Weger is trying to buy more vegetables from Cornercopia, the U's student-run organic farm, and cheese and ice cream from the U's Dairy Food Products department. For the past four years, he's worked closely with Sysco Foods, UDS's supplier, to identify and feature local products. "We will always default to the locally grown product if given a choice," says Weger. "More so than anything, [local foods] make sense from an ethical perspective. The whole concept of food coming from the regional area instead of moving it thousands of miles supports the overall agenda of sustainability."
Tasting the difference The Duluth campus has not yet jumped onto the local foods train, but it is offering its students buffalo burgers--which are healthier than those from conventionally raised beef--supplied by a rancher in nearby Twig. Last year it inaugurated an on-campus farmer's market, offering local fare each Wednesday afternoon in the summer.
And Crookston, although it doesn't yet serve students local foods on a regular basis, does feature them at catered events. "When we have an event, we call local farmers and let them know what we need," says Brent Melsa, head of dining services at Crookston. "Chancellor Casey wants me to start having local foods on a weekly basis starting next fall as part of the regular food service. We enjoy serving local foods to support the local farmers."
Sandy Olson-Loy has no doubts that the local foods effort is in line with the greater goals of the University. "[Our campuses] share a pride of place with their communities, and eating foods grown by people we know in these areas is a way of celebrating that pride," she says. "[The U] is committed to providing a transformational education for our students. We want to make sure they not only eat good food, but they think about the food choices they make and their impact on the environment, and about the politics of food, globally as well as locally."
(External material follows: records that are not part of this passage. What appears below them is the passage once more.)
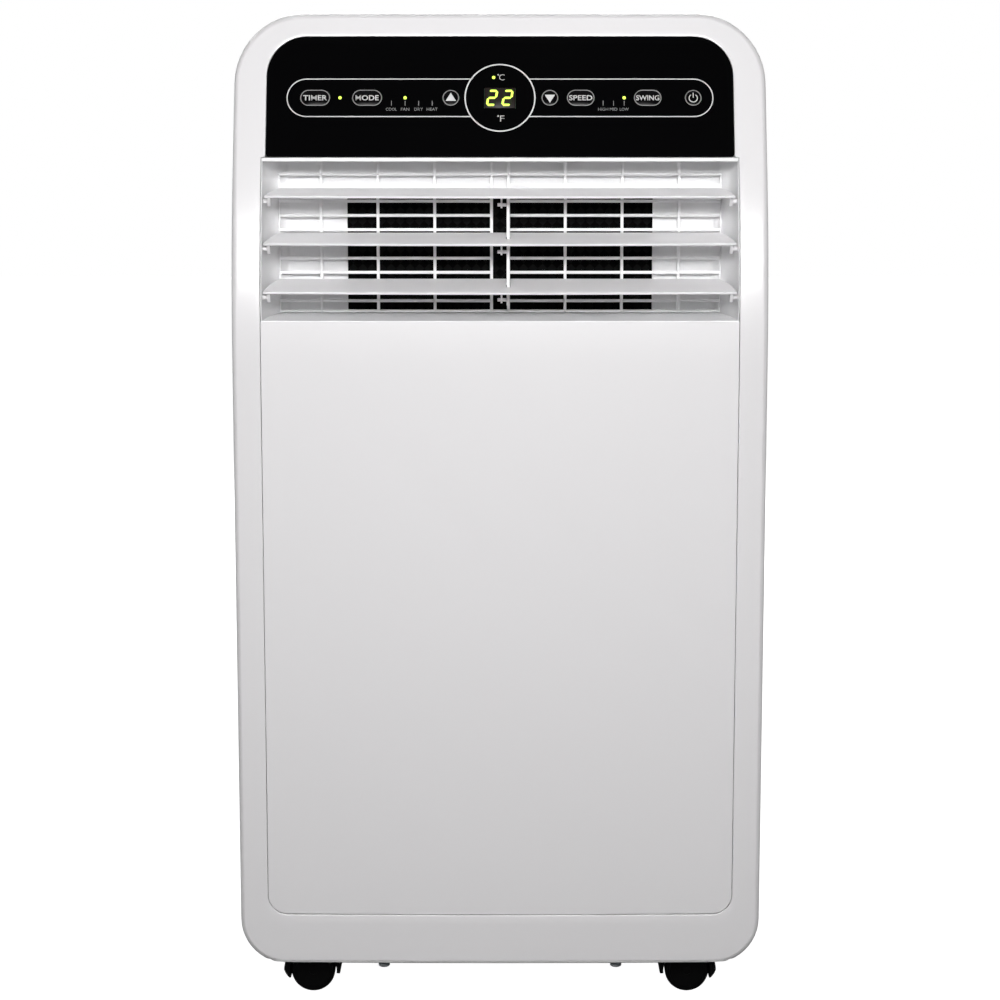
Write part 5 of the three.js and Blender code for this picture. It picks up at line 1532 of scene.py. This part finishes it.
class COOLER_OT_rear(bpy.types.Operator):
    """Model the rear housing with its openings and finger grips"""
    bl_idname = "cooler.rear"
    bl_label = "Rear housing"

    def execute(self, context):
        rear_housing()
        return {"FINISHED"}


class COOLER_OT_vent(bpy.types.Operator):
    """Model the vent recess, its grille, slats and link"""
    bl_idname = "cooler.vent"
    bl_label = "Vent"

    def execute(self, context):
        vent_recess()
        outlet_bars()
        for name, drop in SLATS.items():
            slat(name, drop)
        slat_link()
        return {"FINISHED"}


class COOLER_OT_controls(bpy.types.Operator):
    """Model the control overlay, keys, display and print"""
    bl_idname = "cooler.controls"
    bl_label = "Control panel"

    def execute(self, context):
        control_overlay()
        key_caps()
        display_unit()
        panel_print()
        key_print()
        return {"FINISHED"}


class COOLER_OT_rear_fittings(bpy.types.Operator):
    """Model the exhaust port, filters, drain bungs, cord outlet and screws"""
    bl_idname = "cooler.rear_fittings"
    bl_label = "Rear fittings"

    def execute(self, context):
        exhaust_port()
        louvred_filter("upper_filter_door", "upper_filter")
        louvred_filter("lower_filter_door", "lower_filter")
        drain_bung("upper_bung", "drain_plug_upper")
        drain_bung("lower_bung", "drain_plug_lower")
        cord_outlet()
        screws()
        return {"FINISHED"}


class COOLER_OT_casters(bpy.types.Operator):
    """Model the four twin-wheel casters"""
    bl_idname = "cooler.casters"
    bl_label = "Casters"

    def execute(self, context):
        for tag in ("fl", "fr", "rl", "rr"):
            caster(tag)
        return {"FINISHED"}


STEPS = (COOLER_OT_stage, COOLER_OT_finishes, COOLER_OT_front, COOLER_OT_rear, COOLER_OT_vent, COOLER_OT_controls,
         COOLER_OT_rear_fittings, COOLER_OT_casters)


class COOLER_PT_panel(bpy.types.Panel):
    """Sidebar panel that lists the settings and the building steps"""
    bl_idname = "COOLER_PT_panel"
    bl_label = "Portable Air Conditioner"
    bl_space_type = "VIEW_3D"
    bl_region_type = "UI"
    bl_category = "Cooler"

    def draw(self, context):
        layout = self.layout
        for settings in (context.scene.cooler_look, context.scene.cooler_stage):
            for name in settings.__annotations__:
                layout.prop(settings, name)
        for step in STEPS:
            layout.operator(step.bl_idname)


CLASSES = (CoolerLook, CoolerStage) + STEPS + (COOLER_PT_panel,)


def register():
    """Registers the settings, the steps and the panel."""
    for cls in CLASSES:
        bpy.utils.register_class(cls)
    bpy.types.Scene.cooler_look = PointerProperty(type=CoolerLook)
    bpy.types.Scene.cooler_stage = PointerProperty(type=CoolerStage)


def unregister():
    """Takes them away again."""
    del bpy.types.Scene.cooler_look
    del bpy.types.Scene.cooler_stage
    for cls in reversed(CLASSES):
        bpy.utils.unregister_class(cls)


def main():
    """Builds everything."""
    register()
    for step in STEPS:
        group, name = step.bl_idname.split(".")
        getattr(getattr(bpy.ops, group), name)()


if __name__ == "__main__":
    main()
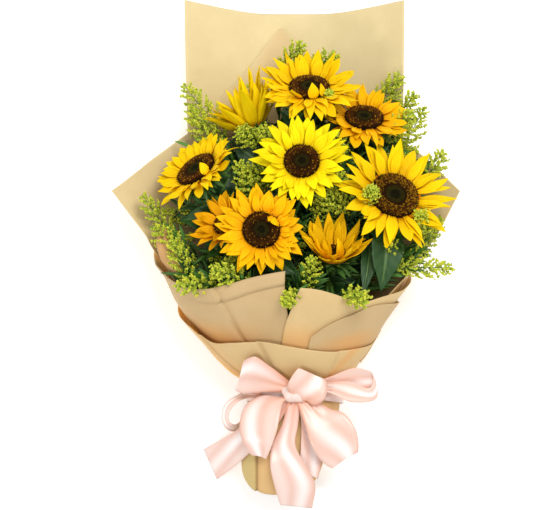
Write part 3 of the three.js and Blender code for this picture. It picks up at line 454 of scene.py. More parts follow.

And then there is simply the pleasure of an ear of sweet corn hours old, a tomato still warm from the sun, raspberries from your neighbor's patch, and fresh eggs with deep yellow yolks gathered that morning at a nearby farm or--more and more in the Twin Cities--in your own backyard. Locally grown food just tastes better.
Olson-Loy tells the story of a Morris professor running into a freshman from one of her seminars at the all-local foods dinners the campus serves each semester. "You've got to try the carrots!" the student gushed. "They're great!"
"When do you hear a first-year college student talking to you about carrots?" asks Olson-Loy.